Section 2. AMOUNT OF DUES
Annual dues of single members shall be $20.00, household membership $30.00. Out of town members shall be $15.00.

Section 3. PAYMENT OF DUES

Paragraph a. New Members
Dues of new members may be paid at any time during the fiscal year and are renewable in accordance with the initial month of membership

Paragraph b. Renewal of Membership
Dues of members wishing to renew are payable annually in accordance to the initial month of membership.

ARTICLE VII FISCAL YEAR

The fiscal year of this corporation shall be determined by the Board of Directors.

ARTICLE VIII DISSOLUTION OF THE CORPORATION

Upon the dissolution of the corporation, the Board of Directors shall, after paying or making provisions for the payment of all the liabilities of the corporation, dispose of all the assets of the corporation in compliance with North Texas Middle Eastern Dance Association Articles of Incorporation.

ARTICLE IX CORPORATE PERSONNEL AND AGENTS

The Board of Directors shall have the power to hire or appoint such employees or agents as may be necessary.

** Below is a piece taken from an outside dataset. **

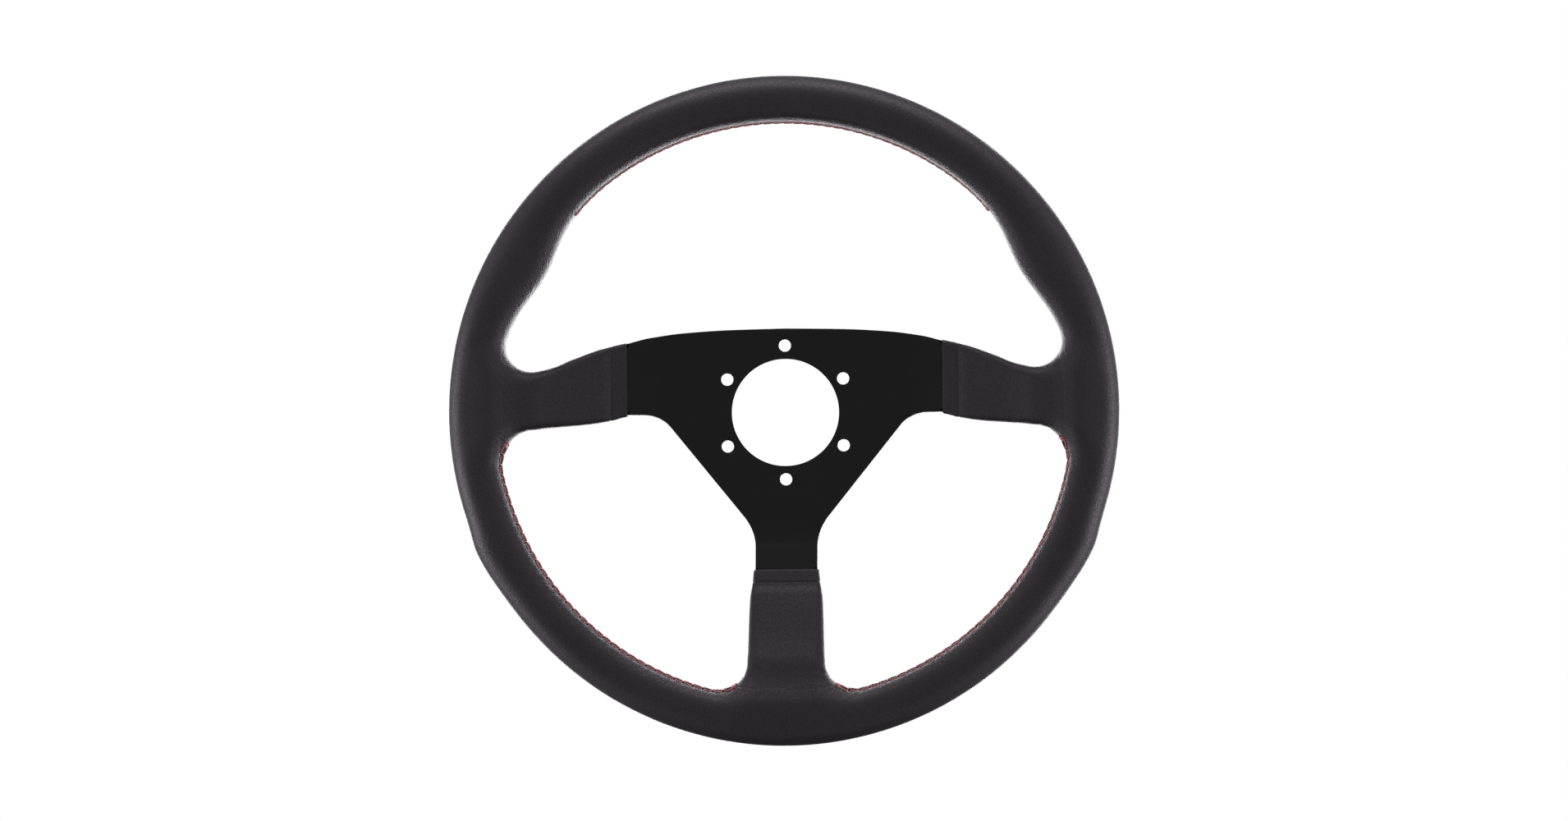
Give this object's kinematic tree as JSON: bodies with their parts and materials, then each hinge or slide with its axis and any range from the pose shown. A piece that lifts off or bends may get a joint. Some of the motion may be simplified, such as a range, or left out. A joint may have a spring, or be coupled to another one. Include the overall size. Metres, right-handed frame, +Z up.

Designation of title, assignment of duties, and awarding of compensation, if any, shall be determined by the Board of Directors.

ARTICLE X AMMENDMENTS

The Bylaws of this corporation may be amended by the Board of Directors by two-thirds (2/3) of those present at a meeting. Notice of the nature of proposed amendments must be distributed to the Directors in writing along with the agenda for the meeting at which the proposed amendments are to be acted upon. The general membership will be notified of all changes or amendments to the Bylaws at the earliest opportune moment following adoption of said change(s).